Your objective
Search the records that follow and extract every line containing the string "Blender".

Data to process
● ● ●

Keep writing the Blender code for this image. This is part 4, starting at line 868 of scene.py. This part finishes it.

● ● ●

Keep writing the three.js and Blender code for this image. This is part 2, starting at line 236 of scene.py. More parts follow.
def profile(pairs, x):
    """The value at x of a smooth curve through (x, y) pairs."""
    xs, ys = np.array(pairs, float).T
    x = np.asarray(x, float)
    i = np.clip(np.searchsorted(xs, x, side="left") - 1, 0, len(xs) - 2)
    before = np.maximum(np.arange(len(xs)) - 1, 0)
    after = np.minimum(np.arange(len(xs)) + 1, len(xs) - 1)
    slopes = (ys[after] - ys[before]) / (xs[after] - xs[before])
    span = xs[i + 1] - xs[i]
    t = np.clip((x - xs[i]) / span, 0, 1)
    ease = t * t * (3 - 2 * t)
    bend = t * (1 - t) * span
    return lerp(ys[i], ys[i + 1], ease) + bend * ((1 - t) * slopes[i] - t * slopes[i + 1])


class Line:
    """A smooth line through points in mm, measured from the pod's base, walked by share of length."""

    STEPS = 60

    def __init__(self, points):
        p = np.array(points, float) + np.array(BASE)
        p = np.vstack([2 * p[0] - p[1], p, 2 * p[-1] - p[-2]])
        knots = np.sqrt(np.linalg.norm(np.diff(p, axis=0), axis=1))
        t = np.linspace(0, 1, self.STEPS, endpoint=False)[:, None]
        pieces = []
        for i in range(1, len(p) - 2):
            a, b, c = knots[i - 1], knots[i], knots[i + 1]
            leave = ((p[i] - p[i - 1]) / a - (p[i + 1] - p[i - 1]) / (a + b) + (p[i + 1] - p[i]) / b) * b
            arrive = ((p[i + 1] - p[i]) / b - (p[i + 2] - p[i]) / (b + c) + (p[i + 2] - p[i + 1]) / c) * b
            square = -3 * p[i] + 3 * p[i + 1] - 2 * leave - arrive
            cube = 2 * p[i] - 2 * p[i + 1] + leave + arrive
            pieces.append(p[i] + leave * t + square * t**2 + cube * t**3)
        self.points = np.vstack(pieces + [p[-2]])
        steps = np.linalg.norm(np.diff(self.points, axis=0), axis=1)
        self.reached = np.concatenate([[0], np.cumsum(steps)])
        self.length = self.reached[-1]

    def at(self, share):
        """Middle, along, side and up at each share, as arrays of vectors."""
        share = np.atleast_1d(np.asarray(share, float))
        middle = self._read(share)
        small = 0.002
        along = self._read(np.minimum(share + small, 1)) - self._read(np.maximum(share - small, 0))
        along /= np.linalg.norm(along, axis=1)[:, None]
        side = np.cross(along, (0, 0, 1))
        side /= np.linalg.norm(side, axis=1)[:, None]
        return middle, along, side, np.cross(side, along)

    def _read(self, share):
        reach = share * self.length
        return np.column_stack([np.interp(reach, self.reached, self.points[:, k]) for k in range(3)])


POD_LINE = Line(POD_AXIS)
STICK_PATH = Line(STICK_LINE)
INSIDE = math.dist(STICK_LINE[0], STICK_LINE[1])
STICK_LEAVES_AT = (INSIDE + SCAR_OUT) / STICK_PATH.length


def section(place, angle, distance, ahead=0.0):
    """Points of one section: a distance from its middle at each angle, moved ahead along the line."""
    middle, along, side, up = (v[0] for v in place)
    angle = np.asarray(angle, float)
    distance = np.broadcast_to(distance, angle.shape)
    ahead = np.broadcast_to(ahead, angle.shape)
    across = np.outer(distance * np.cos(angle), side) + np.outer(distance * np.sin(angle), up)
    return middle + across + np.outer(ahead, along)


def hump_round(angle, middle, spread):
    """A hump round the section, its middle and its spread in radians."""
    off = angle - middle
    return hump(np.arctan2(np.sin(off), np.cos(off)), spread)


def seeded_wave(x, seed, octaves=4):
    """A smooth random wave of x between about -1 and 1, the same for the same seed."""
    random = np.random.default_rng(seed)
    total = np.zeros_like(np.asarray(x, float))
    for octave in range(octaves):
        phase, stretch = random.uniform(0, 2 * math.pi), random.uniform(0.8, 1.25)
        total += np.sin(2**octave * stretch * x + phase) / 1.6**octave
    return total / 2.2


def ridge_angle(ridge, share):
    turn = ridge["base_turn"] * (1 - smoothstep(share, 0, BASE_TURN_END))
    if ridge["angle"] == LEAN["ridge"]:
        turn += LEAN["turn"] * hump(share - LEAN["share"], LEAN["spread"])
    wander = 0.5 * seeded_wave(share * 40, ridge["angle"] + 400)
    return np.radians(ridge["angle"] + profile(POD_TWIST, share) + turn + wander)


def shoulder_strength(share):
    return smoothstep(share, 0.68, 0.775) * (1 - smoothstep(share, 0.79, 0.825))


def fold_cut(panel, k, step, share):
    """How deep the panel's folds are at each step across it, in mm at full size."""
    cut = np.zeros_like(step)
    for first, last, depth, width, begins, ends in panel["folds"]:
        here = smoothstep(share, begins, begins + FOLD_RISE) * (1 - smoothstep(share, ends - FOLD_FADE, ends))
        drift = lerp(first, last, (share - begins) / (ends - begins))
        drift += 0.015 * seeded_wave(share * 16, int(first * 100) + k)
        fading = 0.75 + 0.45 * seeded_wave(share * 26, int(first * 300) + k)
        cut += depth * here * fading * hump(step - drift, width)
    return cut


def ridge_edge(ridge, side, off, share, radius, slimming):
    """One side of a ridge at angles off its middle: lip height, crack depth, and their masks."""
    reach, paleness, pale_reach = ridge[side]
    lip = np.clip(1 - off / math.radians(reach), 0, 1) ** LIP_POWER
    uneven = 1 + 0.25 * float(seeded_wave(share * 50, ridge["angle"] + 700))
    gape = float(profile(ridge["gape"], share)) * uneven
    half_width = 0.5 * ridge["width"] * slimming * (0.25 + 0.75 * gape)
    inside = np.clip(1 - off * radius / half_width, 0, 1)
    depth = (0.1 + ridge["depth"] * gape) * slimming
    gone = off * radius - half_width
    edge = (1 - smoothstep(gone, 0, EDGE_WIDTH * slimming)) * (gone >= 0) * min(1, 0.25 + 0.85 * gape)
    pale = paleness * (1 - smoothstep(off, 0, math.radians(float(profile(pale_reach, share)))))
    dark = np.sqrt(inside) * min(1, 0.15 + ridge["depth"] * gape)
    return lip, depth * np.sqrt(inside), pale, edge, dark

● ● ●

Written response
Keep writing the Blender code for this image. This is part 4, starting at line 868 of scene.py. This part finishes it.
Keep writing the three.js and Blender code for this image. This is part 2, starting at line 236 of scene.py. More parts follow.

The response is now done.